Come è possibile che quella commissione stia ragionando come un luminare chirurgo che si presenta solo all’ultimo momento in camice e guanti in sala operatoria pronto per tagliare, perché solo lui sa farlo. Come si può giudicare senza prendere in esame i trascorsi di cinque anni di brillante carriera scolastica.

Chi ha avuto la furbizia e l’opportunità di copiare, durante le prove scritte, e la fortuna di trovare la busta idonea per l’argomento giusto, si è trovato di colpo proiettato in un posto dove in tutto un percorso scolastico non c’era mai stato. Un gradino ben più in alto alle proprie capacità, senza la necessità di avere alle spalle la sostanza del sapere. Ha sempre optato per apparire e questo giova molto agli esami di stato.
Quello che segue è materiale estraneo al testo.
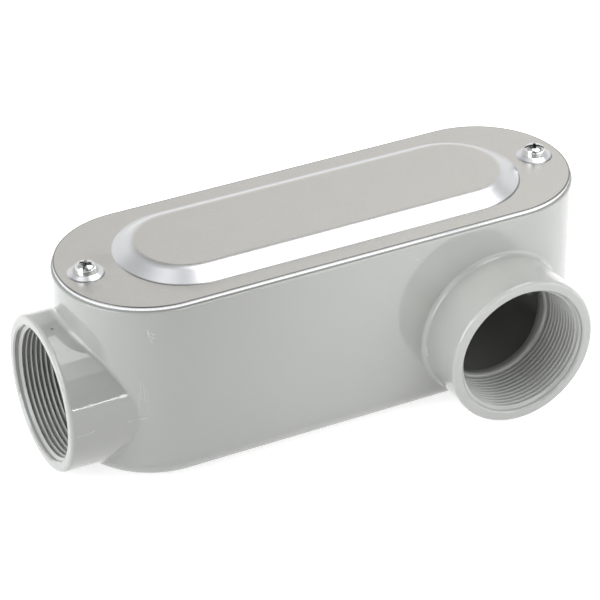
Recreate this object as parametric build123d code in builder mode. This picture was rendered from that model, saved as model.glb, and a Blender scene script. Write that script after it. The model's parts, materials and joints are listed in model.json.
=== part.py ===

Una commissione tronfia di sé stessa e totalmente cieca da non vedere il vuoto alle spalle di chi ha avuto la fortuna di toccare le corde giuste.

Importante, oserei dire indispensabile, è che il presidente annuisca e che tra le frasi, ripetute a raffica di chi ha confuso il sapere con le mnemoniche nozioni, si riesca ad ingrossare il già stracolmo orgoglio personale dei membri interni, assolutamente certi di aver sempre agito bene e per il bene degli alunni. Così si generano nel candidato le frustrazioni e le delusioni, cadendo in ginocchio sul proprio sapere perché qualcuno ti ha spinto senza ritegno nell’umiliazione che non avevi mai subito.

Per cinque anni sei stato, con meritato orgoglio per il tuo lavoro riconosciuto, sempre avanti ai furbi e ai parassiti che hai avuto attorno. Tu, attore principale del tuo sapere e del sacrificio, oggi sei schernito ed umiliato dalla furbizia di chi ti ha tenuto sempre il fiato sul collo e dalla superficialità di una commissione d’esame che, nel suo essere transitoria, ha voluto anche sottolineare la superficialità deleteria di un giudizio affrettato senza guardarti dentro.

Crolla il ruolo di educatori e formatori e nell’ implosione di un’etica professionale si riesce, purtroppo con l’aggravante di non averne coscienza, ad inclinare una personalità, facendola vacillare sulle proprie certezze e preparandola ad un mondo adulto di ingiustizie e delusioni.